100kg以下という超小型人工衛星が世界的に注目を集めている。従来の1トン程度の小型衛星に比べて開発コストが大幅に安いのが特徴で、日本でも東大発のベンチャー、アクセルスペースが2013年に地球観測衛星を打ち上げた。Googleは、超小型人工衛星を使った画像サービスを手がけるSkybox Imagingを2014年に買収し、画像サービスに加えてインターネット網構築や災害支援を行うことを表明している。
民間企業にとっても人工衛星は身近になりつつあるが、大きなネックとなっているのは打ち上げだ。他の衛星とロケットを相乗りしたとしても、打ち上げコストは2億円程度かかり、打ち上げのスケジュールも柔軟に決められない。軌道上に適切に投入できるタイミング、打ち上げ場所、相乗りする衛星の重量等々、さまざまな条件を考慮して、数ヶ月〜年単位で計画を立てる必要がある。
こうした課題を解決するために、DARPA(アメリカ国防高等研究計画局)が進めているのがALASA計画だ。ALASAとはAirborne Launch Assist Space Accessの略で、航空機から人工衛星を低高度周回軌道に打ち上げるというもの。ジェット戦闘機の機体下部に人工衛星を搭載したポッドを取り付けて約1万2000メートルまで上昇し、ポッドを切り離す。ポッドは4つのメインエンジンを噴射して、低高度周回軌道まで上昇し、人工衛星を放出する。100ポンド(約45kg)の人工衛星を、1回あたり100万ドル以下のコストで、24時間以内に打ち上げることを目標にしている。
ALASA計画は、すでにフェーズ1(実現可能性の高いシステムのデザイン)を経て、フェーズ2に移行。フェーズ2では、軌道への衛星投入テストを12回行う予定で、事業者としてはボーイングが選定されている。フェーズ2で実現を目指している技術の1つが、ポッドのモノプロペラントエンジンだ。燃料と酸化剤を単一の液体にすることで、従来の方式よりもエンジンの構造を簡素化して、製造コストを下げることを目的としている。

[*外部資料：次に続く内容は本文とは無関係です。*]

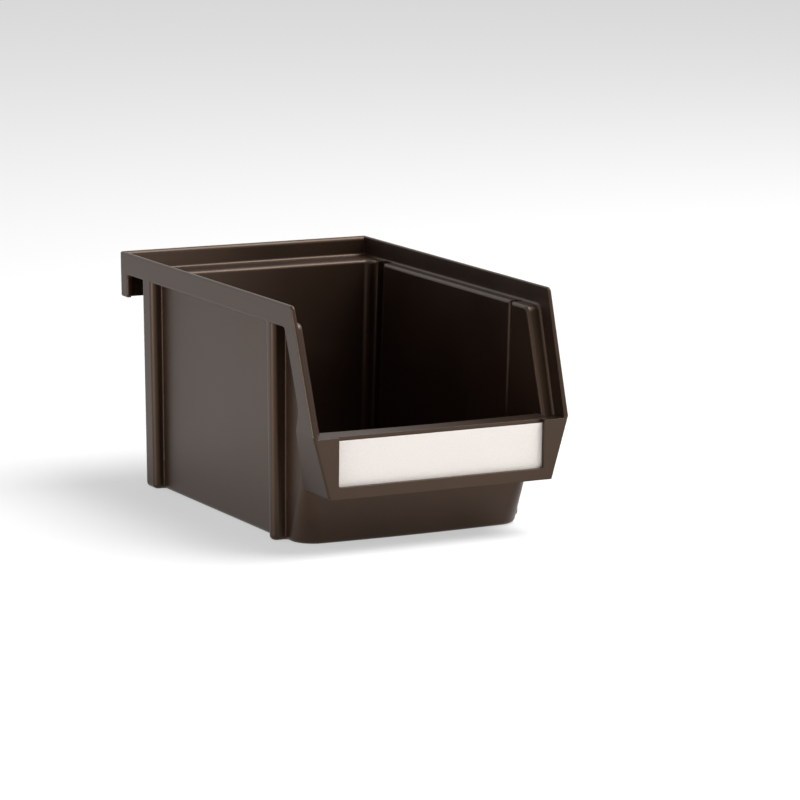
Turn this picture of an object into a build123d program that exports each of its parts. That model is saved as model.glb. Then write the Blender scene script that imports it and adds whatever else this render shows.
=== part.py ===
from build123d import *
from math import atan, cos, radians, sin, sqrt, tan
import os

# Open-front hopper bin with a hanging rim at the rear and a label pocket in front.
# Millimetres. X runs across the bin, +Y to the rear, +Z up. The origin is under the
# middle of the bin, on the surface that it stands on.

# Overall size
width = 165.0
length = 250.0
height = 137.0

# Walls of the moulding
wall = 2.5
rim_wall = 2.2
rear_rim_wall = 3.8
web_wall = 1.8

# Draft of the side faces, from the rim's top down, outside and inside the rim
side_draft = 1.35
rim_inner_draft = 1.9

# Rim band that runs along both sides, the rear and down the slanted front edges
rim_height = 13.2
mouth_setback = 25.0
mouth_corner_radius = 3.0
rim_edge_radius = 1.2
rim_inner_radius = 0.8
rear_inner_radius = 2.4
ledge_foot_radius = 1.5
ledge_inner_radius = 2.0
ledge_bend_radius = 5.0

# Front lip and label frame
lip_height = 67.5
lip_drop = 1.1
lip_roll = 3.0
lip_roll_steps = 5
lip_wall = 2.4
frame_bottom = 32.0
frame_foot_width = 141.6
frame_wall = 2.4

# Cheeks that join the slanted bands to the label frame
cheek_rise = 12.5
cheek_top_radius = 8.0
cheek_foot = 32.0
cheek_corner_radius = 2.0
band_bend_radius = 2.5

# Tub below the rim
panel_recess_top = 6.9
panel_draft = 1.0
rear_draft = 0.5
front_tuck = 1.8
front_foot = 33.4
front_top = 18.3
front_bow = 2.5
bow_peak = 1.6
rear_gap = 21.5
rear_corner_radius = 4.5
inner_rear_radius = 4.0
floor_edge_radius = 2.5

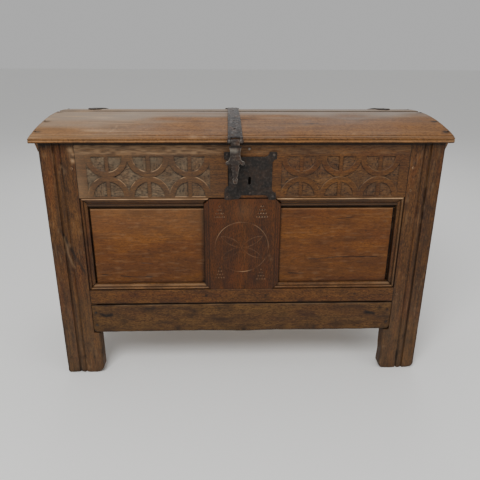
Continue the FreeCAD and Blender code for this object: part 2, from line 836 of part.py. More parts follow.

DARPAはALASAのデモンストレーションを2015年後半に行う予定で、その後計画が順調に進めば、2016年には軌道投入テストが行われる。また、DARPAによれば、ALASAの技術は最終的には民間企業でも使えるようにするという。民間による人工衛星ビジネスがより一層加速していくことになりそうだ。